I definitely recommend it.

Citizen Girl

Citizen Girl

Two years ago, this same writing team of Emma McLaughlin and Nicola Klaus offered the world a novel called The Nanny Diaries, which I read, and found delightful, so I thought picking up their second title, Citizen Girl, would be safe enough.

Wow, was I wrong.

It wasn’t just that the title character was known as Girl, and that her boss was the too-cute Guy, it was that none of the characters seemed three-dimensional, with the possible exception of the sixteen-year-old little brother who graced a couple of scenes.

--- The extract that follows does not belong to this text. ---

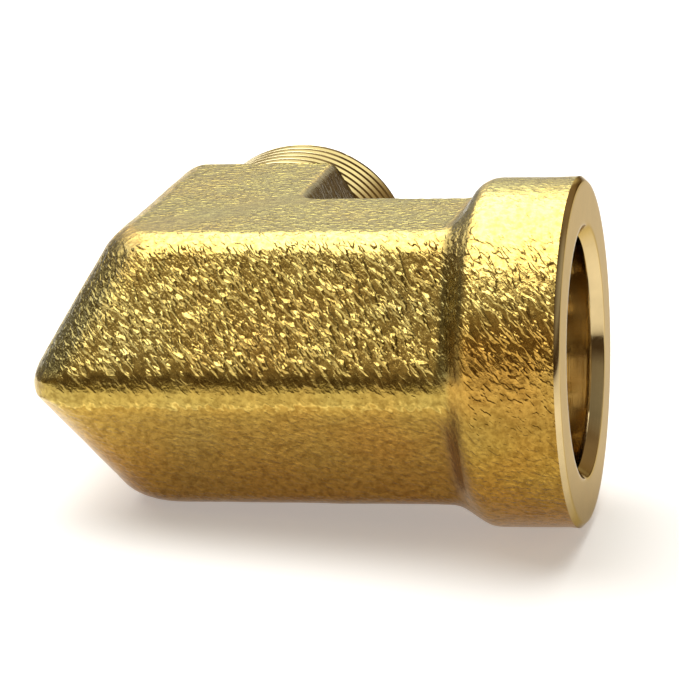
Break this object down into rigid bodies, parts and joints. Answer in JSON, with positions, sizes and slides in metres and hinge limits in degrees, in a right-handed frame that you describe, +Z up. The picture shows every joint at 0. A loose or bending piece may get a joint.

If the cheery red cover sporting a latte cup tempts you to pick up this book, do yourself a favor – put it down, and get a real latte instead.

Metamorphosis

Metamorphosis (Star Trek: The Next Generation)

Jean Lorrah
Metamorphosis takes place in the second season of Star Trek: The Next Generation, but it’s a direct sequel to Jean Lorrah’s first TNG novel, Survivors.

In this novel, we see what Data might be like if his fondest wish was granted, and he became human, literally. Watching him adapt to being a “real boy” is both comic and poignant; watching him react to lost love is a bit disturbing. Someone said (probably in another TNG novel) that hurting Data is sort of like kicking a puppy, and it’s totally true.

In any case, at least they’ve fixed the errors with contractions – Data doesn’t use any in this novel, and it was still fun.